After resting a few days, Giorgi and I were joined by my father, an experienced mountaineer and a real rebel who was one of the few to do alpine activities forbidden in the Soviet era, such as solos and ascents without official authorisation. He and our friend Gezi, a famous guide and Georgian personality, came to support us in Svaneti by staying at base camp during our ascent. This brought great team spirit and helped us on our expedition.

Ailama (4560m, [14,960ft]). The new route on the south-west face ©Archil Badriashvili

The north-west face of the southern peak on Ushba already had two established lines, on the right and left sides of the face. In the middle there was an overhanging wall that was yet to be climbed. The route right on the left of the north-west face, named Artishevsky, took more than 14 days to establish. As for the route on the right side, Grigorenko-Prigoda, this took 12 days. Artishevsky’s team received the Soviet Silver Medal in 1971 for this ascent and Grigorenko-Prigoda won gold at the USSR Climbing and Mountaineering Championships. Giorgi and I made the fourth known ascent of the Grigorenko-Prigoda route, first done in alpine style, and with a new variant of the route climbed over four days, plus a traverse of the two peaks. Giorgi and I received the Georgian Piolet d’Or in 2015 for our efforts. We knew that the wall would be a lot more difficult to climb in the middle than the route done in 2015, but this new route looked too good to resist.

A mixture of free and artificial climbing on Ushba, 4500m (14,564ft). ©Archil Badriashvili

On the first day, we started from 2800m (9186ft). On the evening of the second day, at about 4300m (14,108ft), we started to climb the overhang. This included long pitches of delicate artificial climbing, mini cracks and dangerous sections. On the fourth day, we went past the point of no return to our little ledge at the foot of the overhang – from then on the only way was up. We did our best to climb for 20 hours non-stop on the last two pitches. In the early hours of the morning, frozen and numb from hanging in a harness for so long, I heard Giorgi shout out in happiness from the darkness :

– We’ve reached the top of the wall !

The day after, as we looked to make the summit, Gio’s shoes were so warn out that he could no longer attach his crampons, so we very carefully climbed using a mixed style to the summit and celebrated our efforts under the beaming sun.

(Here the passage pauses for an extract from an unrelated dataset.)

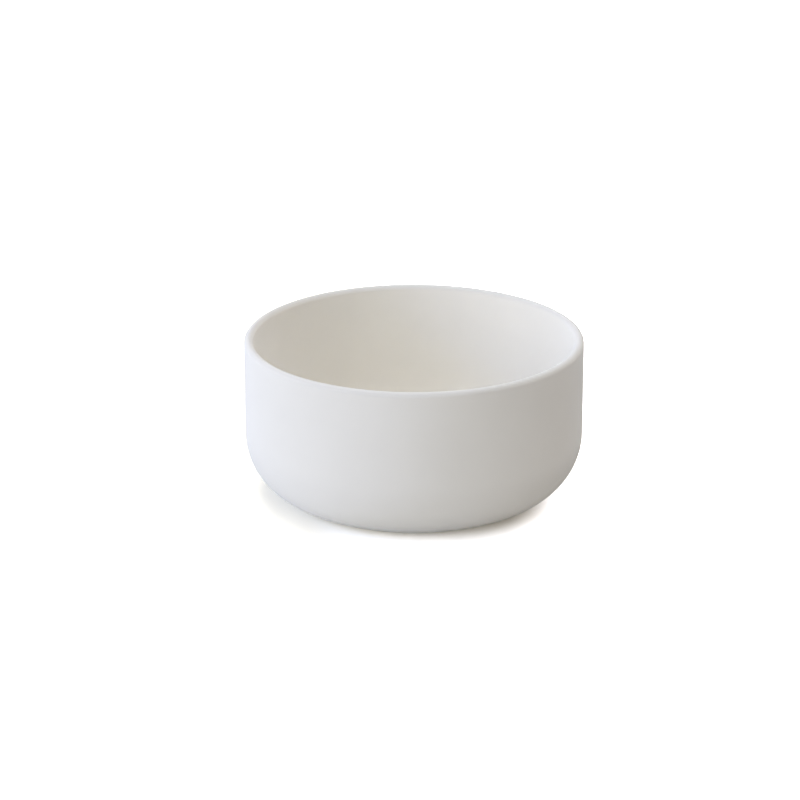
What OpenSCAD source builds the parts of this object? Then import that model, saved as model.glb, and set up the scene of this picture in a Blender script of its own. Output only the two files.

The descent was another story, but to briefly sum up: it took us seven hours via the Gabrieli Route, on the other side of Ushba. After getting a bit lost on the trails, we found ourselves in the village by midnight, exhausted. My father, Gezi and my friends were waiting for us with Georgian wine and everything we needed after such an exploit.

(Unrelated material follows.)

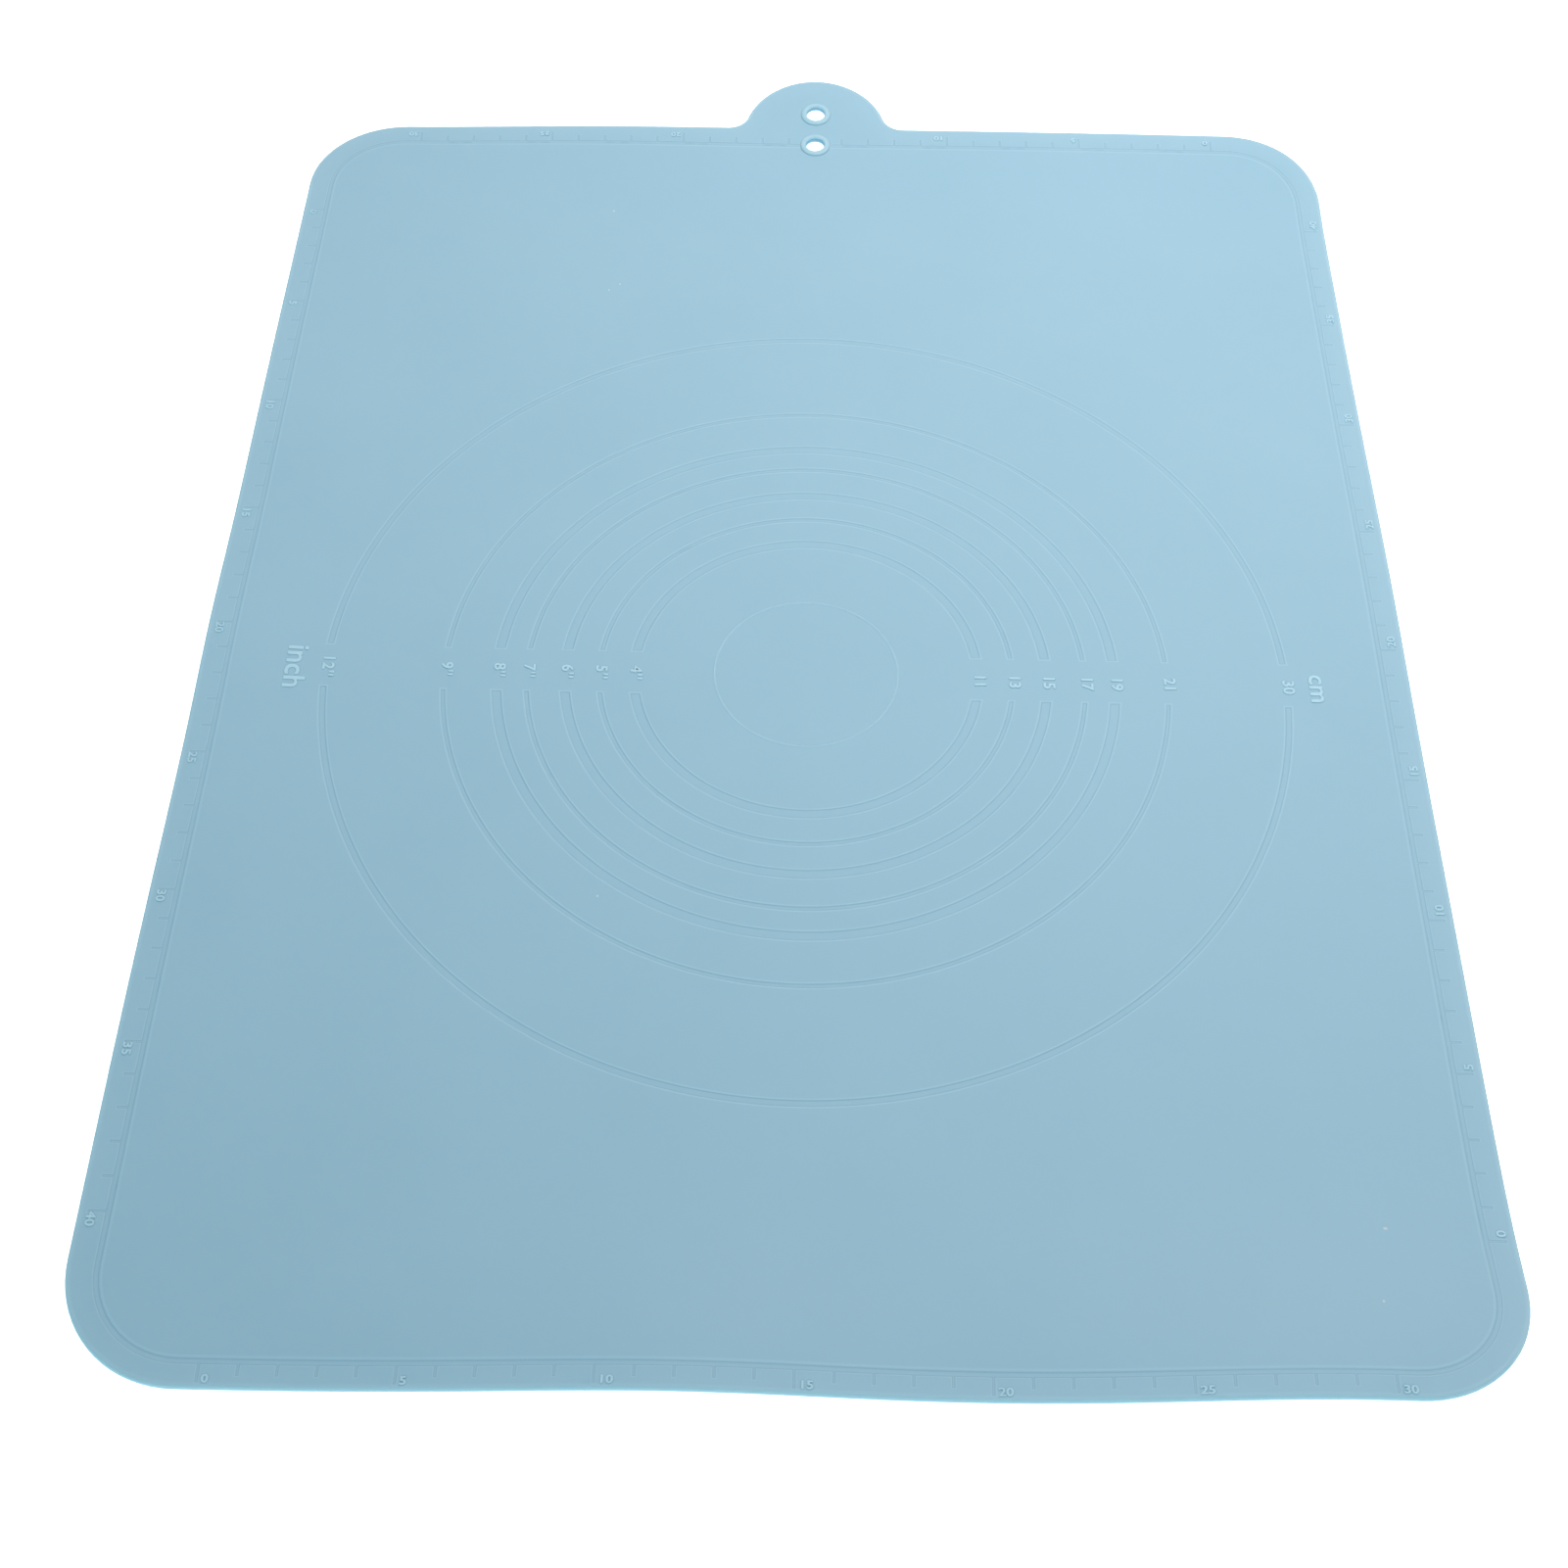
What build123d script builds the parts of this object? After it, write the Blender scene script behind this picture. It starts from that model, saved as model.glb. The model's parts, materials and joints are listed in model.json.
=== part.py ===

Both Svanetians and Georgians were happy to hear the news and did not let us rest without celebrating the ascent as it deserved.

In the end, 2020 was a great year for Georgian mountaineers. Our friends and the new generation did their best by making beautiful repetitions of difficult routes, or high mountain classics. Congratulations to all those, all over the world, who despite this strange year, achieved personal goals or simply stayed strong.

Feeling the exposure on Ushba. © Badriashvili

A happy Archil and Gio on the summit of Ushba © Badriashvili

The direct north-west route on Ushba, September 2020 © Badriashvili

Ailama (4560m, [14,960ft]), the new route on the south-west face © Badriashvili

Ailama 4560m (14,960ft), (or 4547m)

SW Face, new route

2000 m, of which the higher 850 m is new

ED/5B Russian grading ; descent by the west ridge, two bivouacs

Archil Badriashvili, Giorgi Tepnadze, Levan Lashkarashvili.


Ushba 4710m (15,453ft) (Southern Peak)

Direct on the north-west face, new itinerary

1700m, ED+; 6A/ B Russian grading/UIAA VI /VII and A4

10 to 14 September, descent via the SE face

Archil Badriashvili and Giorgi Tepnadze.